A "being more tough" way to think about this is what I've called in talks "the MacCready Sweet Spot" -- it's the threshold above the "merely better" where something important is different. For example, consider reading scores. They can go up or down, but unless a kid gets over the threshold of "reading for meaning" rather than deciphering codes, none of the ups and downs below count. For a whole population, the US is generally under the needed threshold for reading, and that is the systemic problem that needs to be worked on (not raising the scores a few points).
To stay on this example, we find studies that show it is very hard to learn to read fluently after we've learned oral language fluently. Montessori homed in on this earlier than most, and it has since been confirmed more rigorously. And this is the case for many new things that we need to get fluent at and above threshold.

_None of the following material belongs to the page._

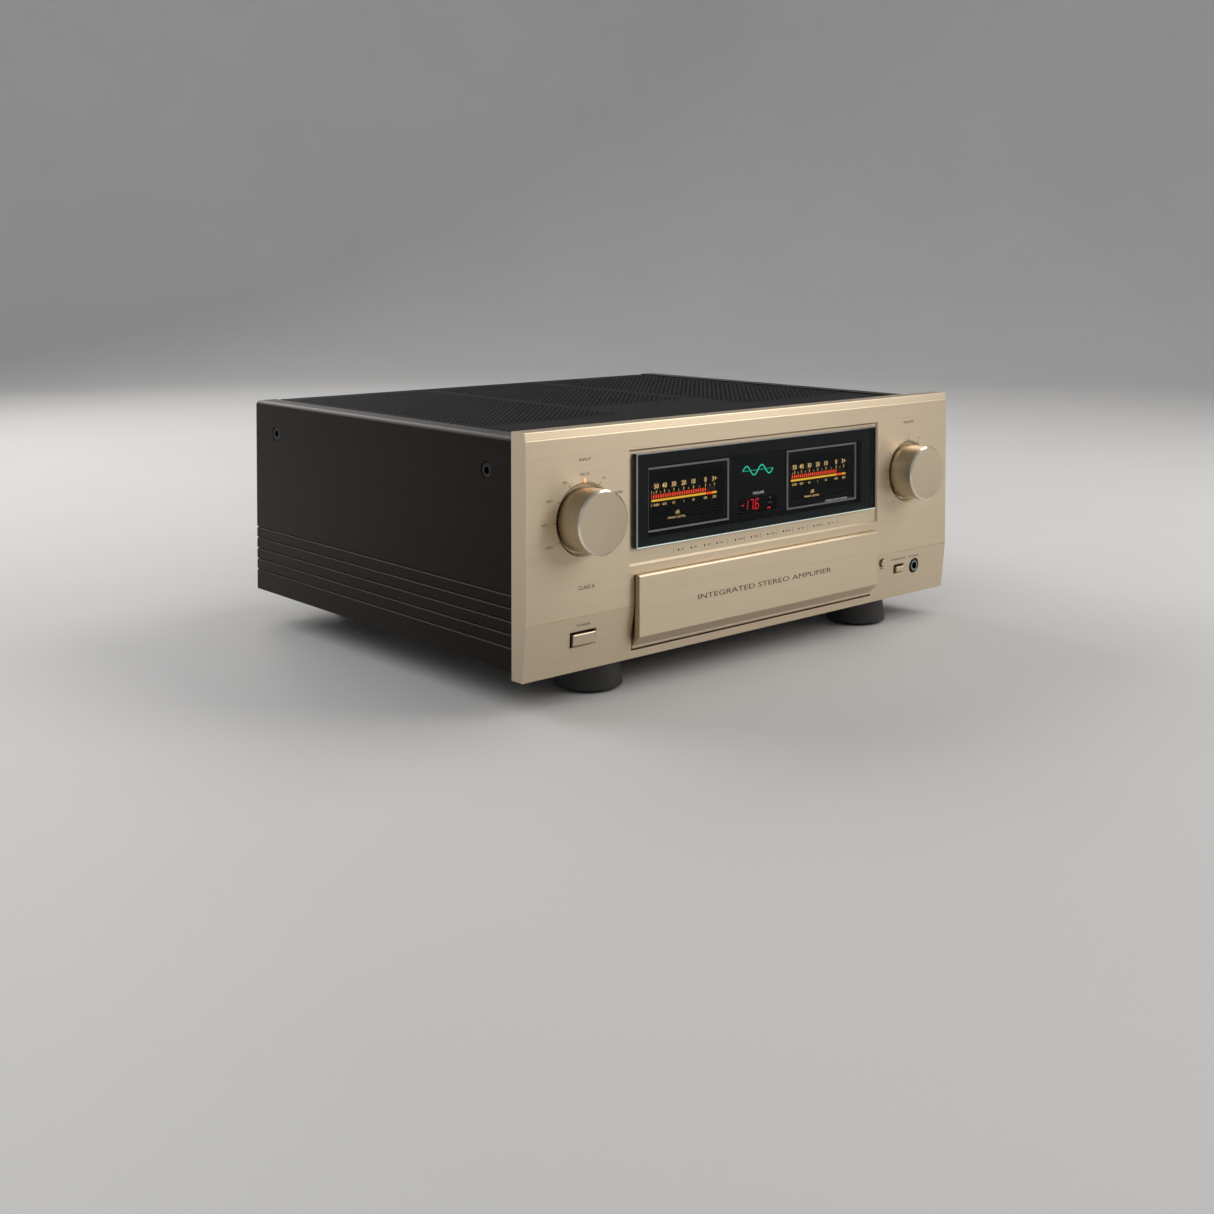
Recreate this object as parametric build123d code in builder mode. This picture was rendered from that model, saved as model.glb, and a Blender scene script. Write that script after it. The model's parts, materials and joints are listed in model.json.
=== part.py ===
from build123d import *

import math
import os

# A full-width integrated stereo amplifier. The origin is on the surface that it stands on,
# below the middle of its overall box. +X is the listener's right, +Y is towards the rear
# and +Z is up. All sizes are millimetres.

# ---------------------------------------------------------------- overall sizes
WIDTH = 465.0
HEIGHT = 191.0
DEPTH = 428.0
FOOT_HEIGHT = 21.5
KNOB_REACH = 20.0
CASE_DEPTH = 370.0
FACE = -DEPTH / 2 + KNOB_REACH
PANEL_H = HEIGHT - FOOT_HEIGHT
GAP = 0.3
RUNNING = 0.05

# ---------------------------------------------------------------- front panel
PANEL_T = 15.7
SEAM_H = 39.3
SEAM_W = 0.6
TOE_SETBACK = 4.1
CROWN_H = 163.9
CROWN_STEP = 0.5
CROWN_SETBACK = 1.3
TOP_EDGE = 0.6
RECESS_X = 139.0
RECESS_Z = (67.5, 150.5)
RECESS_DEPTH = 1.5
RECESS_BEVEL = 1.3
WINDOW_X = 128.0
WINDOW_Z = (82.0, 145.0)

# ---------------------------------------------------------------- display
GLASS_X = 133.8
GLASS_Z = (79.6, 147.4)
GLASS_PROUD = 2.5
MASK_FRONT = 5.5
MASK_T = 1.5
METER_X = 75.2
METER_W = 74.5
METER_Z = (94.4, 130.4)
METER_SET = 0.7
FRAME_X = 74.9
FRAME_W = 84.4
FRAME_Z = (88.3, 135.1)
FRAME_LINE = 1.3
FRAME_PROUD = 0.6
READOUT_W = 45.0
READOUT_Z = (90.0, 102.4)
BOARD_FRONT = 18.0
BOARD_T = 1.6

# ---------------------------------------------------------------- large knobs
KNOB_X = 180.2
KNOB_Z = 106.0
KNOB_R = 22.6
KNOB_SEAT = 2.2
KNOB_EDGE = 1.0
WELL_R = 24.4
WELL_DEPTH = 3.2
WELL_BEVEL = 1.7
SHAFT_R = 3.0
BUSH_R = 4.8
BUSH_HOLE_R = 5.2

# ---------------------------------------------------------------- front buttons and socket
BUTTON_PROUD = 2.2
POWER = (-181.0, 23.0)
POWER_SIZE = (20.4, 7.8)
POWER_TRAVEL = 3.0
ATTENUATOR = (169.5, 24.0)
ATTENUATOR_SIZE = (9.6, 4.6)
RELEASE = (147.0, 32.0)
RELEASE_R = 3.1
SMALL_TRAVEL = 2.0
JACK = (190.5, 24.0)
JACK_WELL_R = 6.4
JACK_BARREL_R = 5.3
JACK_BORE_R = 3.25
JACK_BORE_LENGTH = 35.0
PLUNGER_R = 2.5
SMALL_PLUNGER_R = 1.6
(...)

So at the systems level of thinking we should be putting enormous resources into reforming the elementary grades rather than trying to "fix" high schools.

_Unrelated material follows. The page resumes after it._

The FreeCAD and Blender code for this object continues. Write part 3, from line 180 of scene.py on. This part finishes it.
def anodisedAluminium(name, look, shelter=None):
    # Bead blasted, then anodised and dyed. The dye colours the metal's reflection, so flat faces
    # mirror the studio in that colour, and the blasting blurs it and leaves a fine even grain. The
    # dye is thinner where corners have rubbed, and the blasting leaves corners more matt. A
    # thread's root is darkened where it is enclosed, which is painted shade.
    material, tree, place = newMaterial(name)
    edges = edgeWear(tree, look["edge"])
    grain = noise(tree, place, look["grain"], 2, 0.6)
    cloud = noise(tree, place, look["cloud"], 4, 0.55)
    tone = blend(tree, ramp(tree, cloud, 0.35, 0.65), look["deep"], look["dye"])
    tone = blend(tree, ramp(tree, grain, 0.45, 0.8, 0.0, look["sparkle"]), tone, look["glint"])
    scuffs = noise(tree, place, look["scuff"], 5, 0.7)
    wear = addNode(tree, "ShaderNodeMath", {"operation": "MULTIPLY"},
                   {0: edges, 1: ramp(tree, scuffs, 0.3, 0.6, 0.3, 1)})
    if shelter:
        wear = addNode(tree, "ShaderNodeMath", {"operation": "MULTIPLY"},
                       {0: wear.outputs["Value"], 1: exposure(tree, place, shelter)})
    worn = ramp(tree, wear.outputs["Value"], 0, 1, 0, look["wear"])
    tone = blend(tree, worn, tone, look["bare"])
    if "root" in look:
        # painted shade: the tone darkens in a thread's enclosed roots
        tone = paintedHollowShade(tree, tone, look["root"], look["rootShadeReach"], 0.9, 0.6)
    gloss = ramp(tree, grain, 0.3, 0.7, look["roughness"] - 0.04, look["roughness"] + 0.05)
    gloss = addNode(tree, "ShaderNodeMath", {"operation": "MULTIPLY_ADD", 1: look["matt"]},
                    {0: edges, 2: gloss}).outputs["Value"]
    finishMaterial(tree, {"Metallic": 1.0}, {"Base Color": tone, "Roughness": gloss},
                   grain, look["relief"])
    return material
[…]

And so forth. This is the logic behind building dams and levees and installing pumps and runoff paths before flooding. One recent study indicated that the costs of prevention are 20% of the costs of disaster.
We could add to (d) above the real difficulties humans have of imagining certain kinds of things: we have no trouble with imagining gods, demons, witches, etc. but can't get ourselves beforehand into the "go all out" state of mind we have during an actual disaster (where heroes show up from everywhere). The very same people mostly can't take action when there isn't a disaster right in front of them.
This is very human. But, as I've pointed out elsewhere, part of "civilization" is to learn how to "do better than human" for hard to learn things.